Ritornare allora sull’articolo 2, rimettere degli elementi di rappresentanza, di elezione, da parte dei cittadini, quindi con il ricollegamento con l’articolo 1 della Costituzione, non risolve certamente tutti i gravi problemi di sistema e di bilanciamento dal punto di vista democratico che questo disegno di legge di revisione costituzionale pone, ma prova in qualche modo a ridurre il danno. È questo quanto non si è voluto affrontare, barricandosi dietro una interpretazione dell’articolo 104 del nostro Regolamento. Signor Presidente, vorrei ricordare che è tutto da discutere se tale articolo possa di per sé applicarsi a un procedimento legislativo che riguarda la revisione costituzionale; su questo punto, in 26 audizioni di costituzionalisti, ben 20 si sono pronunciati sul fatto che era assolutamente possibile intervenire. Quindi ovviamente mi auguro che le sue decisioni, quando saranno presentati gli emendamenti, siano di portata molto diversa.
Quindi, l’effetto di questo disegno di legge è in totale contrasto, non solo con l’articolo 1, ma con l’impianto generale della nostra Carta costituzionale, perché produce, da questo punto di vista, un restringimento fortissimo della rappresentanza politica, del pluralismo politico e della possibilità della democrazia per i cittadini.
La sovranità è del popolo. In questo modo, invece, il popolo ancora una volta viene espropriato. Verrà espropriato, con l’Italicum, dalla possibilità di scegliere i propri rappresentanti e, al Senato, addirittura dalla possibilità di accedere al momento stesso dell’elezione.
Si sono fatte rappresentazioni di questa riforma come di una riforma che si aspettava da molto tempo, ad opera dell’Ulivo e di altri. Dobbiamo avere il coraggio di dire le cose come stanno. Si potevano compiere scelte diverse. Si poteva compiere la scelta, che molti hanno indicato, del Bundesrat tedesco; ma stiamo parlando, in quel caso, di uno Stato federale, qui, invece, si parla di un intervento sul Titolo V, che in realtà è di natura opposta allo spirito federale, ma molto centralista, ed è paradossale l’effetto che si produce. D’altro verso, il Bundesrat è collegato a un Bundestag dove non vi è la compressione della rappresentanza politica che, invece, si produrrà con questo sistema. Nel Bundestag, infatti, vi è certamente lo sbarramento, ma non c’è il premio di maggioranza. Noi, invece, siamo l’unico Paese che combina un premio di maggioranza così elevato con un sistema di ballottaggio che configura una modifica della forma di Governo. Non avete avuto il coraggio di addivenire a un’idea di semipresidenzialismo ma, surrettiziamente, addivenite a un rafforzamento dei poteri dell’Esecutivo con lo svilimento della democrazia parlamentare; e, contemporaneamente, con il sistema di ballottaggio, che si usa sempre per la scelta di figure monocratiche e non per l’elezione del Parlamento, si produce, nei fatti, la modifica della forma di Governo.

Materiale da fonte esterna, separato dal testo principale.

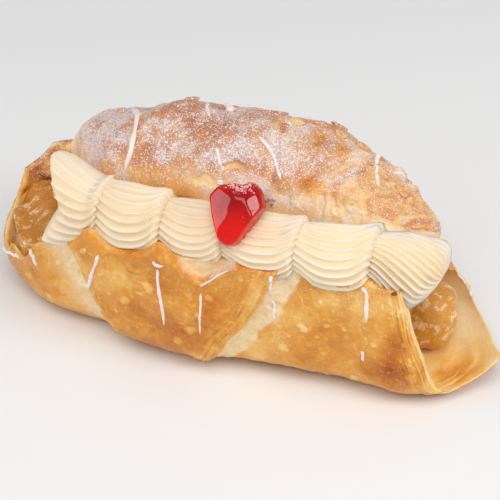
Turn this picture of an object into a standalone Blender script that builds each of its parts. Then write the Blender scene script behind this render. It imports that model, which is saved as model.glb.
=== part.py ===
"""A cream danish: a folded laminated pastry, slit along its front and hinged at its back.

The pastry is one baked piece: a trough with a tongue at each end, and a domed top that joins it
along the back. Fruit filling lies in the trough and shows at both ends, star-piped cream fills the
slit, and half a glazed cherry sits on the cream. Thin strands of set icing cross the crust.

Lengths in this file are millimetres until a mesh is made, which is in metres. X runs along the
pastry, -Y is its open front and +Z is up. The origin is under the middle of its bounding box.

A profile is given by stations: pairs of (x, value) that a smooth curve passes through.
"""

import math

import bmesh
import bpy
import numpy as np

MM = 0.001
CRUST = (0.78, 0.46, 0.17)
CREAM = (0.9, 0.8, 0.56)
FRUIT = (0.55, 0.27, 0.05)
CHERRY_RED = (0.55, 0.01, 0.01)
CREASE_ANGLE = 40.0

# Space left between the pieces: round the cream and the cherry, and under the filling.
CLEARANCE = 0.4
BED_GAP = 1.35

# The trough, the lower half of the pastry: how far its sides stand out from its long axis.
FRONT_REACH = ((-89, 6), (-84, 12), (-76, 18), (-67, 21.5), (-57, 23.5), (-42, 25), (-8, 28),
               (22, 27), (43, 25.5), (66, 22), (73, 19.5), (80, 16), (88, 10))
BACK_REACH = ((-89, 8), (-84, 15), (-76, 21), (-67, 26), (-57, 30), (-42, 33), (-8, 36),
              (30, 35), (50, 32), (66, 27), (75, 22), (88, 13))
AXIS_Y = ((40, 0), (66, -3), (86, -5))
BELLY_Z = 16.0
SECTION_POWER = 2.8
FLOOR_CUT = 0.7
LEFT_CURL = (-63.0, 26.5, 34.0)
RIGHT_CURL = ((60, 0), (72, 2.5), (86, 10))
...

Quindi, in modo surrettizio, siamo l’unico Paese che ha, insieme, uno sbarramento e un premio di maggioranza. Pertanto non è possibile spacciare questa riforma costituzionale come simile a modelli esistenti in Germania.
Non è vero neanche che non esistono altri esempi di Senati che non danno la fiducia al Governo pur essendo eletti direttamente, per non parlare di altri sistemi, come quello americano.

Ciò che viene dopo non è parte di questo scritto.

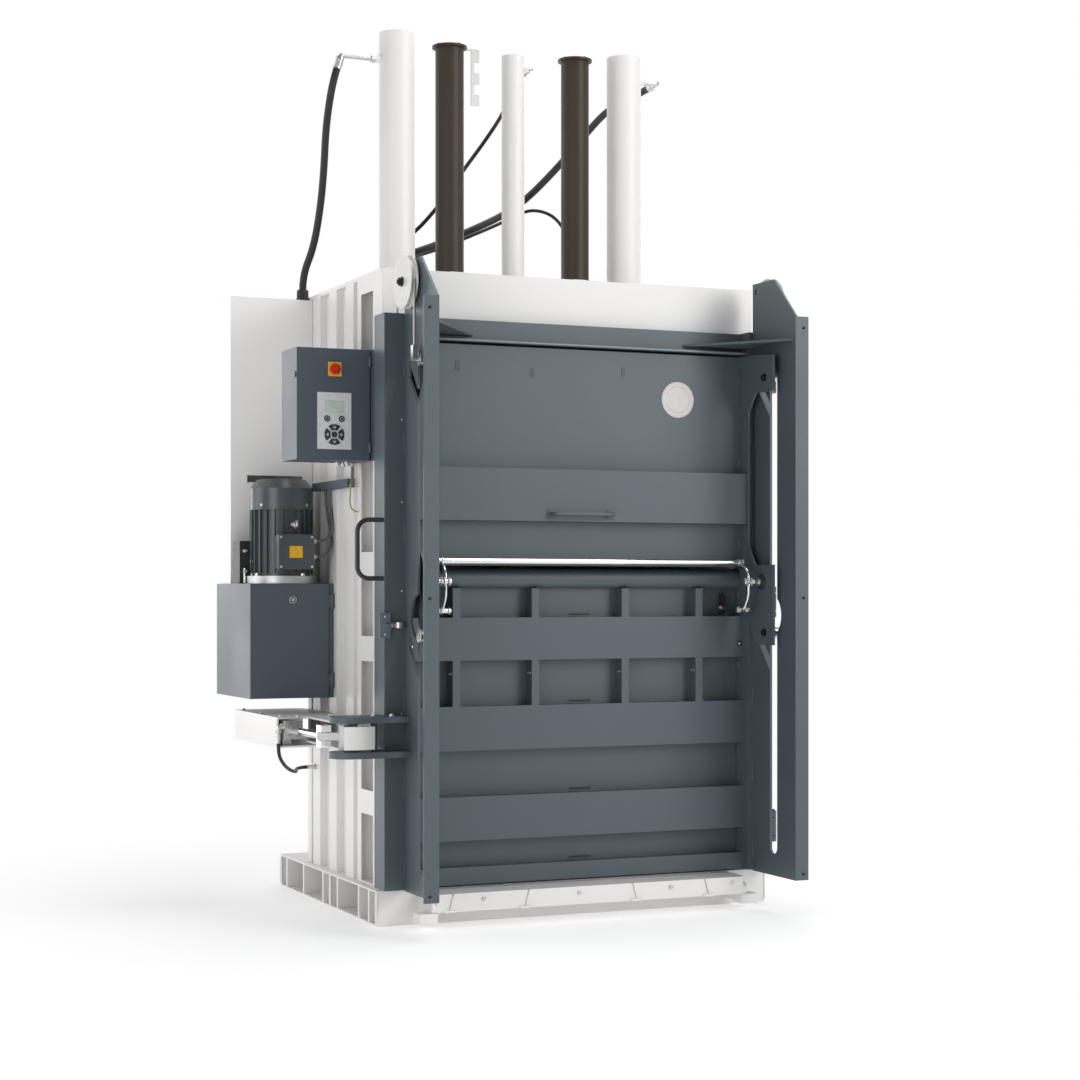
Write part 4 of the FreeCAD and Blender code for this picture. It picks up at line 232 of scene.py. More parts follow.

In conclusione, riteniamo fortemente di trovarci di fronte a violazioni molto marcate e chiare dei principi costituzionali dell’articolo 72, per quanto riguarda la procedura utilizzata, e dei cardini del sistema democratico, a partire dall’articolo 1 della nostra Costituzione.
Per questo motivo, ai sensi dell’articolo 93 del Regolamento, chiedo di non procedere all’esame di questo disegno di legge di revisione costituzionale.